Как объясняет это потемнение сам Кереньи? «Дионисийская жертвенная церемония с её сложной структурой и строгой внутренней логикой является основополагающим фактом греческой религиозной истории» (С. 168). Но – именно греческого язычества, напоминает автор. Для него даже такой авторитет как Бахофен, не говоря уже об эпигонах Ницше, страдает тем же отсутствием вкуса. Чтение этих страниц у Кереньи должно отрезвляющим образом подействовать на слишком доверяющих специфическому русскому «дионисийству» (а к их числу относится даже Аверинцев). Тот же Иванов, проследив в своей знаменитой работе «Дионис и прадионисийство» развитие «идеи страдающего божества» от менад, островного и материкового вариантов дионисова культа и орфиков, приходит к следующему выводу: «Богопочитание Диониса, - новый факт религиозной жизни эллинства, - делается, как хтонический культ универсального бога-героя, общим вместилищем всего, отмеченного печатью пафоса и энтузиазма, - и в то же время, как олимпийский культ небесного Зевса в его сыновней ипостаси, источником самобытного катарсиса». Понятно, куда клонит Иванов - идея Богосыновства неизменно связывается с понятием очистительного страдания. От очистительного страдания, следуя этой мысли, недалеко до страдания очищающего и тем самым - искупительного.
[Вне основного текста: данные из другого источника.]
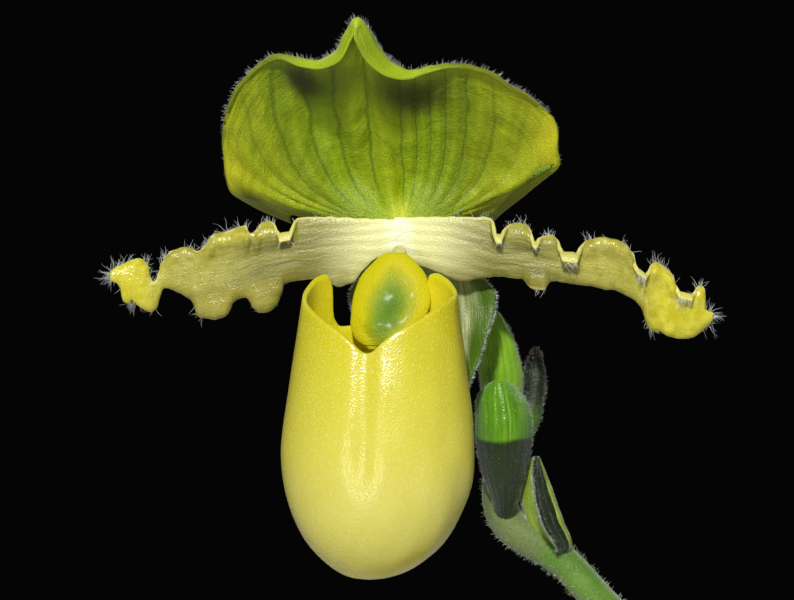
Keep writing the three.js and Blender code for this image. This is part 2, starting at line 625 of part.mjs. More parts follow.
const buds = {
  bud: {
    path: [[11.5, 6.3, -28.8], [11.3, 6.0, -26], [11.4, 5.6, -22], [11.4, 5.7, -18.6]],
    radius: [[0, 0.6], [0.25, 1.2], [0.6, 1.35], [0.9, 0.8], [1, 0.3]],
  },
  young_bud: {
    path: [[14.1, 11.3, -23.4], [14.7, 11.9, -20], [15.2, 12.2, -16.5], [15.4, 12.0, -12.9]],
    radius: [[0, 0.7], [0.3, 1.5], [0.6, 1.45], [0.9, 0.8], [1, 0.3]],
  },
  ovary: {
    path: [
      [11.3, 10.6, -21.8], [10.6, 11.2, -17], [8.4, 11.6, -10.5], [4.3, 10.2, -3.6], [1.2, 6.2, -0.6],
      [0, 2.2, 0],
    ],
    radius: [[0, 1.1], [0.2, 1.25], [0.5, 1.9], [0.8, 2.1], [1, 1.5]],
  },
  column: {
    path: [[0.2, -1.2, -2.2], [0.3, -2.6, -3.1], [0, -4.2, -5.4], [-0.7, -5.0, -8.6], [-1.6, -6.1, -11.6]],
    radius: [[0, 0.8], [0.25, 1.0], [0.5, 1.2], [0.75, 1.7], [0.9, 1.5], [1, 0.8]],
  },
};

function budGeometry(bud, sides, steps) {
  const path = new THREE.CatmullRomCurve3(bud.path.map((p) => new THREE.Vector3(...p)));
  return stalk(path, (t) => through(bud.radius, t), sides, steps);
}

// The flower: what is laid out from the front, and inside it what turns with the flower's own axis
function addFlower() {
  const flower = new THREE.Group();
  flower.position.copy(flowerCentre);
  group.add(flower);
  addPart(flower, 'dorsal_sepal', blade(dorsalPoint, 9, 36, sepalThickness), finishes.sepal);
  const rightPetal = blade((u, v) => petalPoint(petals.right, u, v), 44, 6, petalThickness);
  addPart(flower, 'petal_right', rightPetal, finishes.petal);
  const leftPetal = blade((u, v) => petalPoint(petals.left, u, v), 42, 6, petalThickness);
  addPart(flower, 'petal_left', leftPetal, finishes.petal);
  addPart(flower, 'ovary', budGeometry(buds.ovary, 8, 10), finishes.stem);
  addPart(flower, 'bud', budGeometry(buds.bud, 8, 7), finishes.bud);
  addPart(flower, 'young_bud', budGeometry(buds.young_bud, 8, 7), finishes.bud);
  for (const [name, bract] of Object.entries(bracts)) {
    addPart(flower, name, blade((u, v) => bractPoint(bract, u, v), 9, 6, bractThickness), finishes.bract);
  }
  const heart = new THREE.Group();
  heart.rotation.z = flowerYaw;
  flower.add(heart);
  addPart(heart, 'synsepal', blade(synsepalPoint, 9, 6, sepalThickness), finishes.sepal);
  addPart(heart, 'pouch', cup(pouchPoint, pouchTurns, 9, pouchWall), finishes.pouch);
  addPart(heart, 'staminode', blade(shieldPoint, 8, 6, 0.9), finishes.shield);
  addPart(heart, 'column', budGeometry(buds.column, 8, 8), finishes.column);
}

const stemHole = scapeGeometry(gap);
const crownHole = addFan({ crown: 'crown', leaf: 'leaf' }, crownPlace, fanTurn, 1, mainLeaves, stemHole);
const shootHole = addFan(
  { crown: 'shoot_crown', leaf: 'shoot_leaf' }, shootPlace, shootTurn, shootScale, shootLeaves, null,
);
addPart(group, 'pot', potGeometry(), finishes.clay);
addPart(group, 'potting_bark', barkGeometry([crownHole, shootHole]), finishes.bark);
addPart(group, 'scape', scapeGeometry(0), finishes.stem);
addFlower();

export default group;
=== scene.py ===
import math

import bpy
import numpy as np
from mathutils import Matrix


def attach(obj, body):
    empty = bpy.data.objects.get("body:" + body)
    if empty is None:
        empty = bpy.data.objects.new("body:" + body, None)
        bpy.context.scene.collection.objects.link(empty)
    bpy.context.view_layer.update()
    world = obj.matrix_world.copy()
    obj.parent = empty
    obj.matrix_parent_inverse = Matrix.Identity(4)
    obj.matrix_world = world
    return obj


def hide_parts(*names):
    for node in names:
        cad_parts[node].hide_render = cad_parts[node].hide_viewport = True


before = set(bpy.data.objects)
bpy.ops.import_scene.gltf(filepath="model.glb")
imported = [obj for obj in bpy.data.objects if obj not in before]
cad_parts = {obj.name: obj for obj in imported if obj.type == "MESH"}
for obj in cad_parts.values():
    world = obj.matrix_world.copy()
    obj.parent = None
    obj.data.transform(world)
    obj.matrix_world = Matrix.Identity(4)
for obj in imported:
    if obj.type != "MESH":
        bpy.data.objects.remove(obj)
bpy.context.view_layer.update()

MM = 0.001
# The flower's centre, and how far the pouch and what is behind it are turned about Z, in degrees
FLOWER = np.array([-84.0, -23.0, 294.0])
FLOWER_YAW = -11.0


# Curves and tables

def through(rows, x, column=1):
    """Smooth value at x of a table's column, with no overshoot between its rows"""
    rows = np.asarray(rows, float)
    at, value = rows[:, 0], rows[:, column]
    slope = np.diff(value) / np.diff(at)
    before, after = slope[:-1], slope[1:]
    together = np.where(before * after > 0, before + after, 1)
    inner = np.where(before * after > 0, 2 * before * after / together, 0)
    tangent = np.concatenate([slope[:1], inner, slope[-1:]])
    x = np.clip(x, at[0], at[-1])
    i = np.clip(np.searchsorted(at, x, side="right") - 1, 0, len(at) - 2)
    step = at[i + 1] - at[i]
    t = (x - at[i]) / step
    rest = 1 - t
    ends = value[i] * rest * rest * (1 + 2 * t) + value[i + 1] * t * t * (3 - 2 * t)
    return ends + step * t * rest * (tangent[i] * rest - tangent[i + 1] * t)


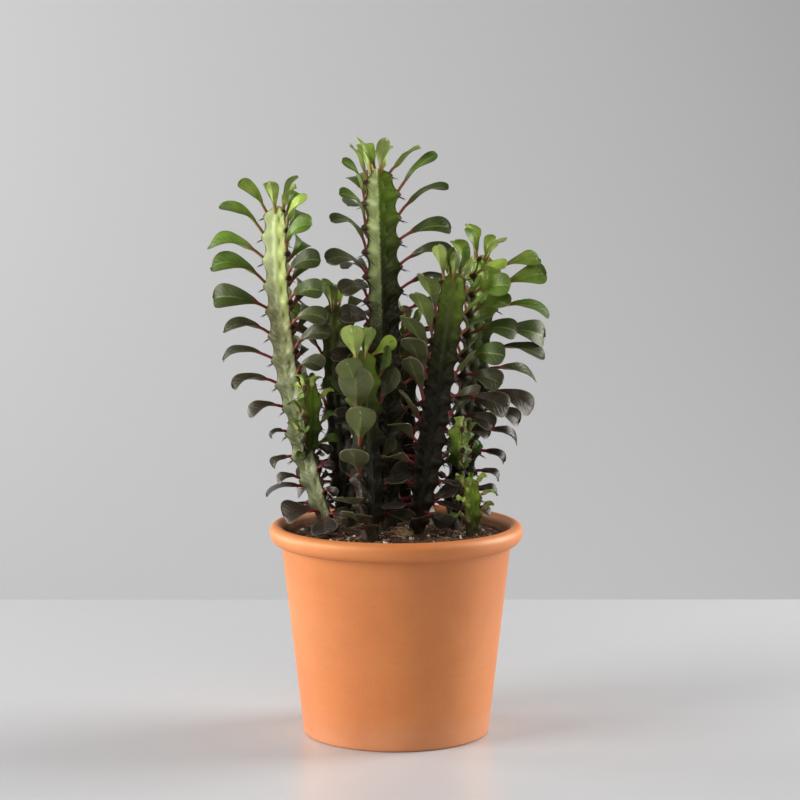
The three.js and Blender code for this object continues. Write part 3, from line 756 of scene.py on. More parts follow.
def tooth_leaf(stem, tooth):
    """Young leaves stand up and are short, those below arch over, and the old ones are small"""
    down, rib, n = tooth["down"], tooth["rib"], tooth["number"]
    grown = YOUNG["length"] + (1 - YOUNG["length"]) * smooth(down / YOUNG["until"])
    ages_over = max(AGEING["over_at_least"], stem["length"] - AGEING["over_length_less"])
    old = float(smooth((down - AGEING["from"]) / ages_over))
    share = 1 if stem["waist"] and down > stem["waist"] else old
    usual = stem["leaf"] * grown * (1 - share) + stem["old"] * share
    length = usual * stem["reach"][rib] * (1 + spread(n, LUCK["length"]))
    rise = RISE["old"] + RISE["young"] * math.exp(-down / RISE["over"]) + stem["lift"][rib] * (1 - old)
    arch = (ARCH["young"] + ARCH["more"] * smooth(down / ARCH["over"])) * stem["arching"]
    return {
        "down": max(TOP_LEAF_DOWN, down - ABOVE_TOOTH),
        "root_in": rib_radius(stem, down) - SUNK * SUNK_SHARE - ROOT_IN,
        "angle": rib_angle(stem, rib), "length": length, "wide": length * stem["wide"],
        "swing": stem["swing"][rib] + spread(n + 3, LUCK["swing"]),
        "rise": rise + spread(n + 7, LUCK["rise"]), "arch": arch + spread(n + 11, LUCK["arch"]),
        "roll": stem["roll"][rib] + spread(n + 5, LUCK["roll"]), "kind": "tooth", "number": n,
    }


def crown_leaf(stem, i):
    """The leaves at the very tip stand almost upright, between the ribs"""
    n = stem["seed"] * 100 + 90 + i
    length = stem["leaf"] * CROWN_SHARE * (1 + spread(n, CROWN_LUCK["length"]))
    return {
        "down": CROWN_DOWN, "root_in": rib_radius(stem, CROWN_DOWN) * CROWN_ROOT,
        "angle": stem["turn"] + RIB_HALF + i * 360 / CROWN_LEAVES + spread(n + 3, CROWN_LUCK["angle"]),
        "length": length, "wide": length * stem["wide"], "swing": 0,
        "rise": CROWN_RISE + spread(n + 5, CROWN_LUCK["rise"]),
        "arch": CROWN_ARCH + spread(n + 7, CROWN_LUCK["arch"]),
        "roll": spread(n + 9, CROWN_LUCK["roll"]), "kind": "crown", "number": n,
    }


def low_leaf(stem, low, i):
    """An old leaf near the soil, placed as listed and not by a tooth"""
    height, angle, length, rise, arch, roll = low
    down = stem["length"] - height
    return {
        "down": down, "root_in": rib_radius(stem, down) * OLD_LEAF_ROOT, "angle": angle, "length": length,
        "wide": length * OLD_LEAF_WIDE, "swing": 0, "rise": rise, "arch": arch, "roll": roll,
        "kind": "low", "number": stem["seed"] * 100 + 80 + i,
    }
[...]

Трагедия для Иванова «была глубочайшим всенародным выражением дионисийской идеи и вместе последним всенародным словом эллинства... По истощении трагедии дионисийская идея ищет себе выражения в эллинистических мистериях, проникнутых одной идеей - страдающего, умирающего и воскресающего бога. Так эллинский мир создаёт почву для христианства, которое уже в самой колыбеле своей, какою была «Галилея языческая» (Ис. 9,1; Матф. 4,15), кажется проникнутым символикой и пафосом дионисийства». Понятен и такой манящий и притягательный вывод сего поэта-католика: «СЫН БОЖИЙ РОДИЛСЯ У ЭЛЛИНОВ». Как бы того ни хотелось Иванову, Сын Божий родился всё же в Вифлееме. И нет ничего более противоположного античному мироощущению, чем подобное сближение христианства и эллинства.
Книга Кереньи служит этому самым актуальным напоминанием.